In poetry the ‘lyric’ is simply an intense poem, one in which a certain musicality and usually a strong rhythm is present. A song lyric is not a poem although it appears to be the same shape on the page. Ira Gershwin, in the foreword to his Collected Lyrics, puts it succinctly: ‘Since most of the lyrics in this lodgment were arrived at by fitting words mosaically to music already composed, any resemblance to actual poetry, living or dead, is highly improbable.’ Not poetry, the written song-lyric is a strange kind of half art-form. Collected here they present a wide canvas of voices, characters and mini-stories, from the vantage point of text rather than music.
Lou Reed once said that he harboured the desire to infuse rock’n’roll with the intelligence and scope of novels. "I was, perhaps, wrong," he concludes, thirty-five years into a successful career. His contemporaries are kinder about his achievements than he is himself. Pete Townshend commented in an interview: "Lou is like an Elmore Leonard crossed with Charles Bukowski – he’s actually better than both of them in my opinion. His story is often a neighborhood moment. He captures a specific, a colour, the nature of a feeling."
Is Lou Reed a literary figure in this sense? Bukowski and Leonard are bad comparisons. He’s closer to elements of Kerouac or Hubert Selby Jnr in that his characters are all looking for (and usually fail to gain) transformation or at least escape, through violence, drugs, or dangerous sex in the early songs, and later in magic, childbirth and even love. But we kick off with lyrics like ‘Heroin’
Heroin, it’s my wife and it’s my life
Because a mainer to my vein
Leads to a center in my head
And then I’m better off than dead
with their emphasis on release via drugs, or sadomasochism, as in ‘Venus in Furs’ (which uses the characters from the novel) or the more veiled practices implied in ‘Some Kinda Love’, with its line: ‘And no kinds of love / are better than others’ concluding with ‘I don’t know just what it’s all about / Put on your red pyjamas and find out’. These themes are carried right through.
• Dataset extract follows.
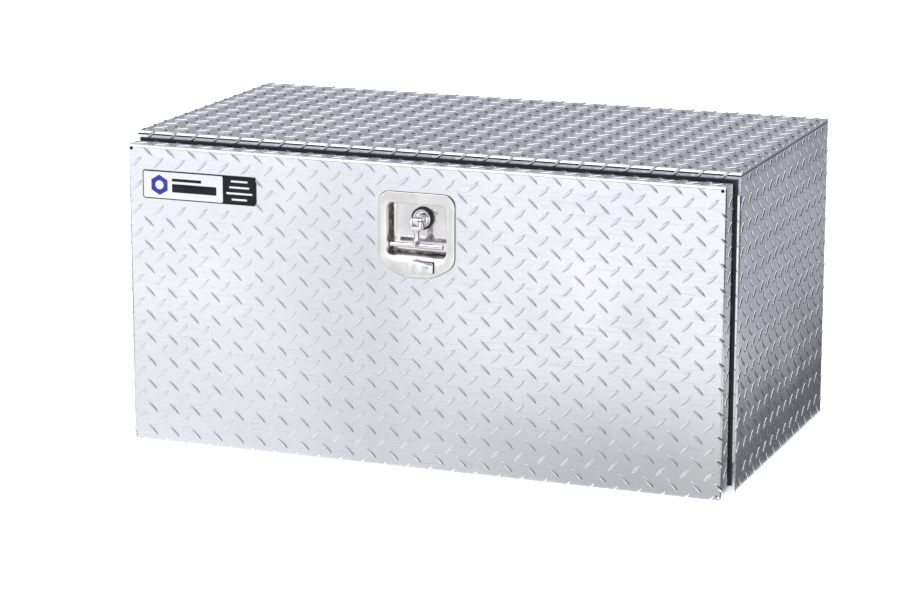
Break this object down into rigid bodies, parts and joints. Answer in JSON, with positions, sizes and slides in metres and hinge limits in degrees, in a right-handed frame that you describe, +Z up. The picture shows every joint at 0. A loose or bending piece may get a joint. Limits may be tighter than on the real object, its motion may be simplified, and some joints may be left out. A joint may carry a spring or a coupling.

In fact, I was surprised just how coherent Reed’s output has been, whether a lyric about a gay boy alienated at school by the macho environment but in love with his football coach (‘Coney Island Baby’), transgender transformations (‘hey sugar, take a walk on the wild side’), or a man who wants to be tortured: ‘They put a pin through the nipples on his chest / He thought he was a saint’ (‘Blue Mask’). Longed-for but temporary escape is even there in ‘Perfect Day’, with its narrator who admits ‘It’s just a perfect day / You made me forget myself / I thought I was someone else / Someone good’.
It’s a tell-tale line: someone good. If the songs take non-moralistic stances, often the characters are aware of society’s strictures as oppressive – ‘that’s the difference between wrong and right / But Billy said / that both those words are dead’. On the page the lyrics which work best are either these narrated monologues (they have the drama and literary qualities), or the comic such as ‘Sex With Your Parents’, an acidic attack on right-wing politicians. Readers should head straight for these (which make up about seventy per cent of the book) and ignore the rest which should never have been typed up at all: bad songs from his misfire releases becoming even worse when all we can see are the words. If it was a Selected then what a book it would be; as a Collected the best lyrics here shine brightly and ultimately point us back to the music.